The report (PDF, English summary, worthy but dull) is particularly damning of hypersensitivity: the ailment which sufferers claim makes it impossible to live near electromagnetic fields:

"We have no grounds to say that the symptoms are imaginary," say the scientists, implying just that and explaining: "An overall assessment of health and of possible adverse physical, psychological and social burdens, as well as the patient’s own motivation, is needed as a basis for medical treatment and other interventions." But, they emphasise, there is no scientific basis to recommend reduced exposure to electromagnetic fields.

They do recommend ongoing analysis of cancer and other aliments, and use of Norway's mast database to monitor for regional effects. We can't do that here of course, despite our own Stewart Report recommending exactly the same thing back in 2000. Everything Everywhere is fighting all the way to the European courts to avoid telling us where its base stations are, backed (incredibly) by Ofcom, which would prefer we didn't ask where the transmitters are*.

Two years ago Ofcom announced it would be creating a database of all radio transmitters to allow exactly this kind of analysis, but since then it has been ducking the question and trying to pretend the project never existed.

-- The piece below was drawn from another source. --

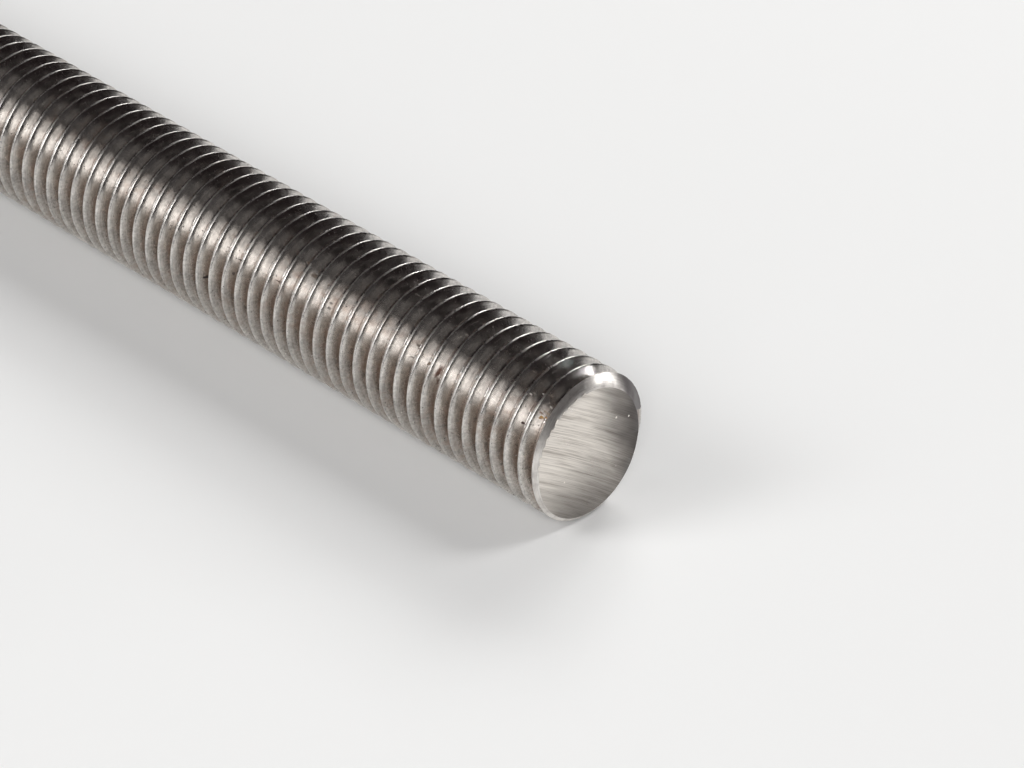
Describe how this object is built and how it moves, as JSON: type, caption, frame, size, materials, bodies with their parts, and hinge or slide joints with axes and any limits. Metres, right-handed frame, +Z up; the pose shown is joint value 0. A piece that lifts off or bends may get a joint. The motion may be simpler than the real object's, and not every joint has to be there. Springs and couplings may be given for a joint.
{
  "type": "threaded rod",
  "caption": "Bare steel rod with a coarse right-hand thread over its whole length, sawn off at both ends, with ground chamfers.",
  "frame": {"origin": "on the rod's axis, midway between the back face and the foremost point of the front one", "axes": "+X along the rod towards the end with the off-centre chamfer, +Z up, -Y towards the side where the leaning front face stands furthest forward"},
  "size_m": [0.3048, 0.025, 0.025],
  "materials": {
    "rod_steel": "bare rolled steel, satin flanks, sawn ends, a few small rust marks"
  },
  "bodies": {
    "root": {"threaded_rod": "rod_steel"}
  },
  "joints": []
}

Radio transmissions don't make us ill, but refusing to reveal where they're coming from hardly inspires confidence. Fortunately the rest of the world does have public records, and as long as people elsewhere aren't getting ill then we're probably OK, which is pretty much what the report concludes. ®

* Ofcom even updated the Sitefinder service earlier this year, hoping that a Google Earth mashup would distract users from the increasing inaccuracy of the data, a strategy which seems to have worked.